Du Sofiane très classique, et de grosses tentatives
Pourtant, l’album n’a au final pas grand chose à voir avec les deux précédents, “Jesuispassécheso” ou “Bandit Saleté”. 15 titres, avec seulement 3 chansons qu’on connaissait avant la sortie, plutôt que de multiplier les clips avant la sortie du projet, Sofiane a préféré garder quelques bonnes surprises bien cachées jusqu’au jour J. Les premières tentatives arrivent assez vite, avec “200” par exemple, où on retrouve Fianso avec un flow beaucoup plus saccadé, et très autotuné. Une bonne idée qui mériterait d’être travaillée un tout petit peu plus, même si le morceau est efficace, avec ce flow si particulier et ce rap toujours agressif même “adouci” à l’autotune.

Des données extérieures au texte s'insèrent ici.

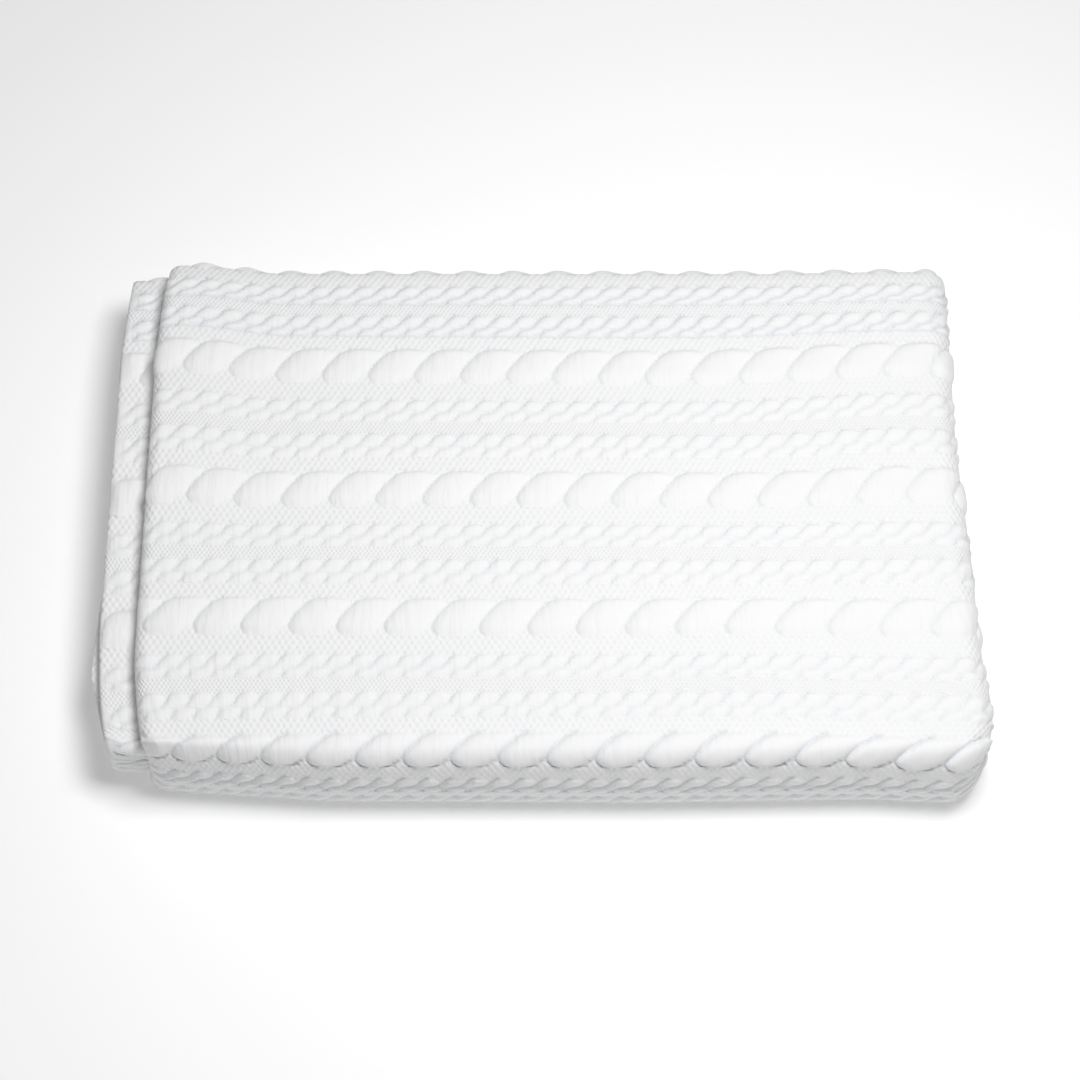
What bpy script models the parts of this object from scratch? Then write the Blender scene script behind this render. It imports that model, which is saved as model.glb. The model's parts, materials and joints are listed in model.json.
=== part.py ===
"""A cable-knit blanket, folded into a flat stack. Metres, +Z up, front at -Y.

The cloth is one slab. It is cut along a grid while it lies flat, and then each of its points is folded: in
half along its length (the fold that ends at the back), in half across (the left fold), in half across again
(the right fold), and in half over the front. That makes sixteen layers, a little apart. Last, the stack
settles: its edges and corners go where they lie on the real one.

Flat places are (u, v, w): u across from the left fold, v along from the back fold, w deep from the patterned
face.
"""

import bmesh
import bpy
import numpy as np
from mathutils import Vector

# The folded stack
STACK_HEIGHT = 0.0495
LAYERS = 16
CLOTH = 0.0026
GAP = (STACK_HEIGHT - LAYERS * CLOTH) / (LAYERS - 1)
LEFT_TIP = -0.1820
RIGHT_TIP = 0.1955
BACK_TIP = 0.1315
FRONT_TIP = -0.1325
FREE_EDGE = -0.2000
HEM_AT = 0.1270

# The knit: rows run across, the first 46 mm in front of the back fold
ROW_PITCH = 0.0670
FIRST_ROW = BACK_TIP - 0.0854
BANDS = (
    # name, depth along the cloth, points from edge to edge
    ("cable", 0.0195, 4),
    ("moss", 0.0089, 2),
    ("braid", 0.0118, 3),
    ("moss", 0.0065, 2),
    ("braid", 0.0130, 3),
    ("moss", 0.0073, 2),
)
ROW_HOOKS = (
    # row, place of the leaf hook nearest the middle, leaf pitch
    (-1.0, 0.0009, 0.0220),
    (0.0, 0.0059, 0.0221),
    (1.0, 0.0110, 0.0222),
    (2.0, 0.0158, 0.0224),
    (3.0, 0.0239, 0.0222),
    (4.0, 0.0290, 0.0222),
)
LEAF_CREASE = (
    # height in the cable from its near edge, crease's place in leaf pitches
    (0.00, 0.06),
    (0.21, 0.00),
    (0.55, 0.16),
    (0.81, 0.33),
    (0.96, 0.52),
    (1.00, 0.68),
)
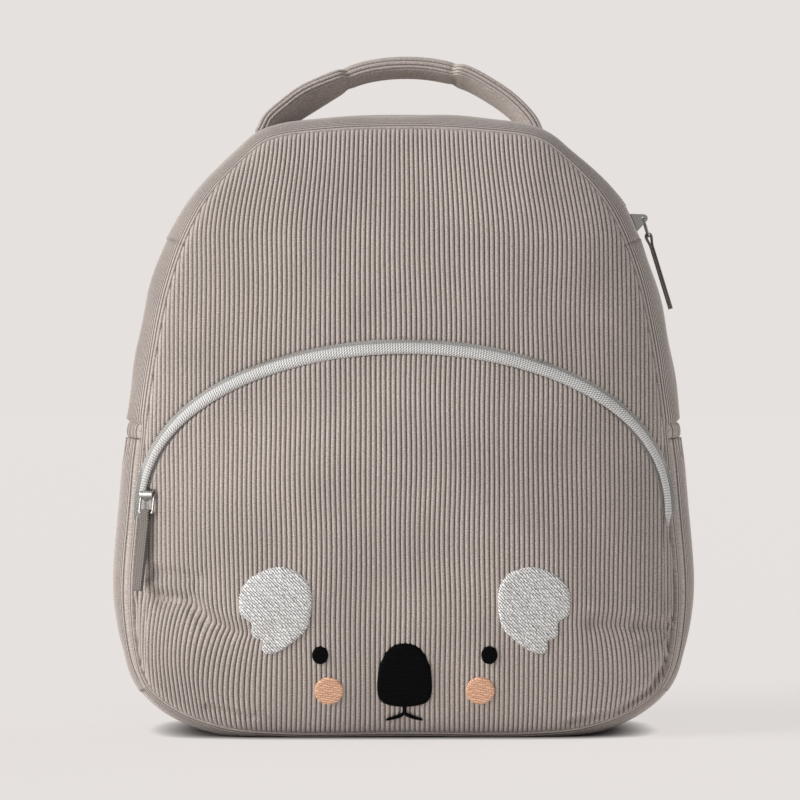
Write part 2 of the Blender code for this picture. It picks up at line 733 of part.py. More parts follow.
def handle():
    """The padded loop on top, which stands on the back half of the gusset."""
    ground = gusset_tree()
    y = HANDLE_PLACE * DEPTH / 2
    foot = ground.ray_cast(Vector((HANDLE_HALF_SPAN, y, 1.0)), Vector((0, 0, -1)))[0]
    line = []
    for turn in np.linspace(0, math.pi, 19):
        up = HANDLE_RISE * math.sin(turn)
        x = HANDLE_HALF_SPAN * math.cos(turn)
        line.append((x, y + up * math.sin(HANDLE_TILT), foot.z + up))
    section = soft_bar(HANDLE_WIDTH, HANDLE_THICKNESS)
    sideways = (0, math.cos(HANDLE_TILT), -math.sin(HANDLE_TILT))
    rings = carry(section, line, sideways)
    for ring in (rings[0], rings[-1]):
        for point in ring:
            hit = ground.ray_cast(Vector((point.x, point.y, 1.0)), Vector((0, 0, -1)))[0]
            point.z = hit.z + HANDLE_LIFT
    loft("handle", rings, "corduroy")


def gusset_tree():
    """The gusset's outer face behind the main zip, for seating the handle."""
    held = bpy.data.objects["gusset_back"]
    graph = bpy.context.evaluated_depsgraph_get()
    return BVHTree.FromObject(held, graph)


def strap(sign, name):
    """One shoulder strap, its ladder buckle and the webbing below it."""
    flat = []
    for down, out, behind in STRAP_LINE:
        x = STRAP_X_TOP + out * (STRAP_X_FOOT - STRAP_X_TOP)
        z = STRAP_TOP - down * (STRAP_TOP - STRAP_FOOT)
        flat.append((sign * x, back_y(x, z) + GAP + behind * STRAP_REACH, z))
    line = spaced(smooth_line(flat), 17)
    rings = carry(soft_bar(STRAP_WIDTH, STRAP_THICKNESS), line, (1, 0, 0))
    for point in rings[0]:
        point.y = back_y(point.x, point.z) + GAP
    loft("shoulder_strap_" + name, rings, "back_cloth")

    end = Vector(line[-1])
    along = (end - Vector(line[-2])).normalized()
    buckle_height = 3 * BUCKLE_BAR + 2 * BUCKLE_WINDOW
    wide = Vector((1, 0, 0)) - along * along.x
    wide.normalize()
    thick = wide.cross(along).normalized()
    centre = end + along * (GAP + buckle_height / 2)
    frame = Matrix((wide, thick, -along)).transposed().to_4x4()
    frame.translation = centre
    buckle("strap_buckle_" + name, frame)

    bar = BUCKLE_BAR
    clear = bar / 2 + 3 * GAP + WEBBING_WALL / 2
    low = bar / 2 + BUCKLE_WINDOW
    weave = [(-low / 2, clear), (bar / 2, clear), (low, -clear), (low + 2 * bar, -clear)]
    places = [centre + along * a + thick * b for a, b in weave]
    start = places[-1]
    for down, out, behind in WEBBING_LINE:
        x = abs(start.x) + out * (WEBBING_FOOT_X - abs(start.x))
        z = start.z - down * (start.z - WEBBING_FOOT_HEIGHT)
        places.append(Vector((sign * x, back_y(x, z) + behind * STRAP_REACH, z)))
    foot_y = back_y(WEBBING_FOOT_X, WEBBING_FOOT_HEIGHT) + GAP + WEBBING_WALL
    places.append(Vector((sign * WEBBING_FOOT_X, foot_y, WEBBING_FOOT_HEIGHT)))
    line = smooth_line(places, per_span=4)
    rings = carry(flat_bar(WEBBING_WIDTH, WEBBING_WALL), line, (1, 0, 0))
    loft("strap_webbing_" + name, rings, "webbing")


def buckle(name, frame):
    """A ladder lock: three bars between two cheeks."""
    bar, window = BUCKLE_BAR, BUCKLE_WINDOW
    edge = BUCKLE_WIDTH / 2
    x_lines = [-edge, -edge + bar, edge - bar, edge]
    z_lines = np.cumsum([0, bar, window, bar, window, bar]) - (3 * bar + 2 * window) / 2
    shape = bmesh.new()
    rows = [[shape.verts.new((x, -bar / 2, z)) for x in x_lines] for z in z_lines]
    for i in range(5):
        for j in range(3):
            if j == 1 and i in (1, 3):
                continue
            shape.faces.new((rows[i][j], rows[i][j + 1], rows[i + 1][j + 1], rows[i + 1][j]))
    held = add_object(name, shape, "buckle", sharp=30)
    solid = held.modifiers.new("wall", "SOLIDIFY")
    solid.thickness = bar
    solid.offset = -1
    held.matrix_world = frame


class Ground:
    """The front pocket's outer face, which the embroidery lies on."""

    def __init__(self, grid):
        rows, columns = grid.shape[:2]
        faces = []
        for i in range(rows - 1):
            for j in range(columns - 1):
                a = i * columns + j
                faces.append((a, a + 1, a + columns + 1, a + columns))
        self.tree = BVHTree.FromPolygons([Vector(p) for p in grid.reshape(-1, 3)], faces)

    def at(self, x, z):
        """The point on the face at x and z, lifted by the sewing gap."""
        place = self.tree.ray_cast(Vector((x, -1.0, z)), Vector((0, 1, 0)))[0]
        return place + front_normal(x, z, True) * SEWN_LIFT


def patch(name, ground, loop, middle, rings, finish):
    """A flat of stitches inside a loop, built in rings round its middle."""
    shape = bmesh.new()
    hub = shape.verts.new(ground.at(*middle))
    before = None
    for k in range(1, rings + 1):
        share = k / rings
        spots = np.array(middle) + share * (np.array(loop) - middle)
        verts = [shape.verts.new(ground.at(x, z)) for x, z in spots]
        for i in range(len(verts)):
            j = (i + 1) % len(verts)
            if before is None:
                shape.faces.new((hub, verts[i], verts[j]))
            else:
                shape.faces.new((before[i], verts[i], verts[j], before[j]))
        before = verts
    held = add_object(name, shape, finish)
    solid = held.modifiers.new("stitches", "SOLIDIFY")
    solid.thickness = THREAD_WALL
    solid.offset = 1
    return held


def turned(points, turn, middle):
    """Points turned about a middle."""
    c, s = math.cos(turn), math.sin(turn)
    return [(middle[0] + c * x - s * z, middle[1] + s * x + c * z) for x, z in points]


def ear_loop(sign):
    """The edge of one ear: an oval with notches in its outer lower side."""
    points = []
    count = 26
    for i in range(count):
        angle = 360 * i / count
        cut = 0.0
        for at, depth in EAR_NOTCHES:
            off = (angle - at + 180) % 360 - 180
            cut = max(cut, depth * max(0.0, 1 - abs(off) / 12))
        turn = math.radians(angle)
        x = (1 - cut) * EAR_HALF_WIDTH * math.cos(turn)
        z = (1 - cut) * EAR_HALF_HEIGHT * math.sin(turn)
        points.append((x, z))
    loop = turned(points, EAR_LEAN, (EAR_X, EAR_Z))
    if sign < 0:
        loop = [(-x, z) for x, z in reversed(loop)]
    return loop


def oval_loop(middle, size, count=14):
    """The edge of an oval patch."""
    turns = [2 * math.pi * i / count for i in range(count)]
    return [(middle[0] + size[0] * math.cos(t), middle[1] + size[1] * math.sin(t)) for t in turns]


def nose_loop():
    """The edge of the nose: narrow and round above, wide and round below."""
    points = []
    count = 24
    for i in range(count):
        turn = 2 * math.pi * i / count
        up = math.sin(turn)
        narrow = 1 - 0.18 * (up + 1) / 2
        bulge = abs(math.cos(turn)) ** 0.8 * math.copysign(1, math.cos(turn))
        points.append((NOSE_HALF_WIDTH * narrow * bulge, NOSE_Z + NOSE_HALF_HEIGHT * up))
    return points


def mouth(ground):
    """The mouth: a short stem in the middle of a line that falls to both sides."""
    rings = []
    for share in np.linspace(-1, 1, 17):
        x = share * MOUTH_HALF_WIDTH
        z = MOUTH_TOP - MOUTH_LINE - MOUTH_DROP * abs(share) ** 0.7
        top = MOUTH_TOP if share == 0 else z + MOUTH_LINE
        low, high = ground.at(x, z), ground.at(x, top)
        out = front_normal(x, z, True) * THREAD_WALL
        rings.append([low, high, high + out, low + out])
    loft("mouth", rings, "black_thread")


def embroidery(grid):
    """The koala's face on the front pocket."""
    ground = Ground(grid)
    for name, sign in (("right", 1), ("left", -1)):
        middle = (sign * EAR_X, EAR_Z)
        patch("ear_" + name, ground, ear_loop(sign), middle, 4, "silver_thread")
        middle = (sign * EYE_X, EYE_Z)
        patch("eye_" + name, ground, oval_loop(middle, EYE_SIZE), middle, 1, "black_thread")
        middle = (sign * CHEEK_X, CHEEK_Z)
        patch("cheek_" + name, ground, oval_loop(middle, CHEEK_SIZE), middle, 2, "peach_thread")
    patch("nose", ground, nose_loop(), (0.0, NOSE_Z), 2, "black_thread")
    mouth(ground)


def build():
    """Build the whole bag."""
    clear_scene()
    grid = front_panels()
    back_panel()
    gusset()
    side_pockets()
    place, normal = pocket_zip()
    down = Vector((0, 0, -1))
    down = (down - normal * down.dot(normal)).normalized()
    pivots = [zip_pull("pocket_zip", place, normal, down, POCKET_PULL_LEAN)]
    place, normal = main_zip()
    down = Vector((normal.z, 0, -normal.x))
    pivots.append(zip_pull("main_zip", place, normal, down, 0.0))
    for pivot, axis in pivots:
        print("a pull turns at", pivot, "about", axis)
    handle()
    strap(1, "right")
    strap(-1, "left")
    embroidery(grid)


build()
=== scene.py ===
"""A kids' corduroy backpack with a koala's face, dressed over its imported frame.

Lengths are metres. The bag stands on the floor, its front faces -Y.
"""

import json
import logging
import math
from collections.abc import Callable
from dataclasses import dataclass, field
from enum import Enum

import bmesh
import bpy
import numpy as np
from mathutils import Matrix, Vector


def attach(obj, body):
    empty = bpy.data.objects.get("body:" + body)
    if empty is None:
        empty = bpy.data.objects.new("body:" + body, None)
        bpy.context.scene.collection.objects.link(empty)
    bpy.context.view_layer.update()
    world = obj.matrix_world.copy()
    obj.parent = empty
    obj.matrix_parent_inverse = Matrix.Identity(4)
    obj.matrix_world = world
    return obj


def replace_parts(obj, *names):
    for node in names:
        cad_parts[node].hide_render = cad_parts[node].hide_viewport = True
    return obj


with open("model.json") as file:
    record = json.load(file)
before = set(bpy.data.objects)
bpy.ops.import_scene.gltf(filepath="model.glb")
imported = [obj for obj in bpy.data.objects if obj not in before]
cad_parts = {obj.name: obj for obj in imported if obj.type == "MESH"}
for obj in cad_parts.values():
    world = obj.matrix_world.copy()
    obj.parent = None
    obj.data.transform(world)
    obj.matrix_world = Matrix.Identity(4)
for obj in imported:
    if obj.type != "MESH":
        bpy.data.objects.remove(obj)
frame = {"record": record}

LOG = logging.getLogger("backpack")
MM = 0.001

# Half of the front seam's line, from the middle of the base to the middle of the top.
# Columns: out as a share of the seam's half width, up as a share of its height.
SEAM_SHAPE = (
    (0.0, 0.008), (0.47, 0.008), (0.67, 0.018), (0.86, 0.052), (0.955, 0.095), (1.0, 0.21),
    (0.975, 0.39), (0.936, 0.567), (0.865, 0.74), (0.787, 0.837), (0.708, 0.897), (0.592, 0.951),
    (0.5, 0.981), (0.27, 0.996), (0.0, 1.0),
)

# How slack the gusset is: height of the seam in mm and share of its fullness that is missing.
GUSSET_SLACK = (
    (0, 0.3), (20, 0.34), (36, 0.2), (56, 0.0), (205, 0.0), (228, 0.05), (246, 0.16), (260, 0.28),
    (272, 0.33), (282, 0.28), (289, 0.2),
)

# The handle's arch from its right foot to its left: out as a share of the half span, and up.
HANDLE_ARCH = (
    (1.0, 0.0), (0.963, 0.17), (0.891, 0.34), (0.794, 0.51), (0.664, 0.68), (0.499, 0.85),
    (0.35, 0.935), (0.2, 0.985), (0.05, 1.0), (-0.1, 0.985), (-0.254, 0.935), (-0.384, 0.85),
    (-0.57, 0.68), (-0.729, 0.51), (-0.847, 0.34), (-0.948, 0.17), (-1.0, 0.0),
)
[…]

Le projet contient aussi des morceaux clairement dansants destinés à être joués en showcase, ou au bar. Le morceau “Sa mère”, par exemple, est assez surprenant : on ne s’attendait pas du tout à ce genre de titre, mais si il doit y avoir des tubes sur un album pour être diffusé, autant que ce soit ce genre de chansons. C’est funky, c’est quand même bien rappé, et Sofiane donne tellement de la voix qu’on est obligés de valider ce refrain. Bref, efficace, rien à dire. Le morceau “Madame Courage”, avec Soolking, est assez particulier dans son style, surtout le refrain, mais aussi très efficace. On est ravis de voir plus d’influences venant du Maghreb, dans la manière de chanter, dans les instrus, etc… car le rappeur, qui scande son amour pour l’Algérie depuis ses débuts , est hyper légitime pour sortir ce genre de sons.
Pour le reste, on retrouve du Sofiane asse classique, avec des morceaux qui auraient pu se trouver sur ses albums d’avant, même si les prods de AriBeatz, Seezy, Proof et Zeg P sont globalement plus travaillées que sur les précédents opus. Le rappeur du 93 nous délivre de l’excellent kickage, comme à son habitude, avec des refrains parfois les plus bêtes et agressifs possibles comme sur “Cramé”, “Longue Vie” avec Ninho et Hornet, ou “Mistigris” avec Kaaris. Des bangers à la chaîne, des punchlines toujours plus nombreuses (même si on le trouve, à ce niveau là, un tout petit moins tranchant que sur “Jesuispasséchezso”), une vraie variété d’ambiances, avec un Fianso parfois très énervé, parfois complètement déprimé, écorché et au fond du trou comme sur “Je fais la fête” ou plusieurs autres morceaux.
Sofiane est donc un “Affranchis”, mais comme dans le film du même nom, la vie d’un Affranchi n’est pas un long fleuve tranquille, loin de là. Si Fianso est clairement un des gérants du rap game aujourd’hui, il est toujours aussi torturé, toujours à un cheveu de partir en vrille, comme tous les hyperactifs des quartiers qui ont trop longtemps souffert d’être mis à l’écart. Sofiane veut tout maintenant, car il a déjà trop attendu, et est prêt à faire la révolution pour prendre ce qui lui revient, on le voit dans “Coluche”. Il aura bientôt ce qu’il veut, mais il reste poursuivi par les démons d’une jeunesse passée à se battre dans la rue. Pour terminer, on peut parler des invités: Maître Gims fait ce pourquoi on l’a invité, avec un joli morceau humaniste à la gloire des métissages de cultures, Ninho et Hornet sont au taquet (surtout Ninho), et ça nous fait plaisir de retrouver le vrai Kaaris. Soolking est surprenant, Heuss L’enfoiré est très costaud sur “IDF”, et évidemment, Bakyl est toujours présent, fidèle au poste.
Un bon album complet et varié, avec des titres qu’on va entendre pendant très, très longtemps. Et en live, ça va vraiment être le feu.